Edward Weston, Hills and Poles, Solano County, 1937
Vento e silêncio,
solidão devastadora.
Searas de medo.

quarta-feira, 18 de março de 2020

Diálogos morais 35. Simbolismo

Ansel Adams, Church and Abandoned Automobile, Tiburon, California, 1957
- Estranho simbolismo este.
- É verdade, a ruína de um carro abandonado.
- E uma Igreja nova neste descampado.
- Terrível é o medo.
- É verdade.
- Mal bate à porta, logo nos esquecemos dos ídolos.

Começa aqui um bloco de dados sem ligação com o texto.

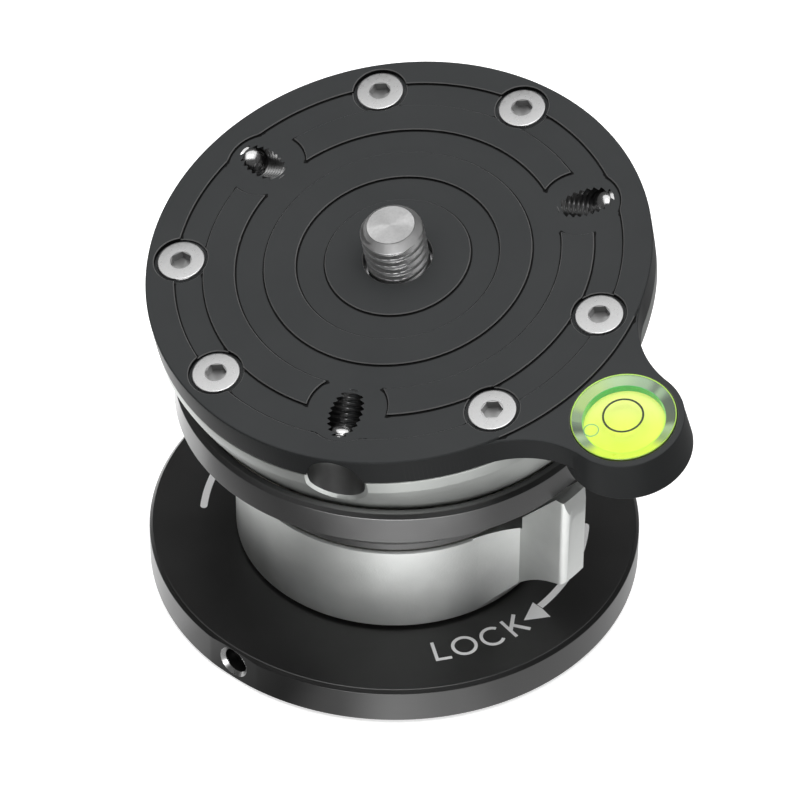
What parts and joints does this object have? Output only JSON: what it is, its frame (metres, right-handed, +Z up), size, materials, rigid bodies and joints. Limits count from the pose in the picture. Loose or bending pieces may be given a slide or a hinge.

segunda-feira, 16 de março de 2020

A Sarça Ardente - 13

Gustavo Torner, Amarillentos, con zona negra, 1957

O vagar da sombra
é um hálito
na languidez da canícula.

Os ralos rodeiam
a noite
com silêncios de água.

Uma lua de ouro
invoca
os poderes da memória.

Março de 2020

sábado, 14 de março de 2020

Meditação Breve (123) Medo

David Turnley, Fearful Palestinian Girl, 1995
Não é necessário que tenhamos uma longa educação em ambientes de terror para que o medo se torne parte da nossa natureza. Basta que a ocasião se apresente, logo se apaga tudo o que o negava esse medo e uma linguagem mais arcaica tome conta do coração e invada cada célula do corpo.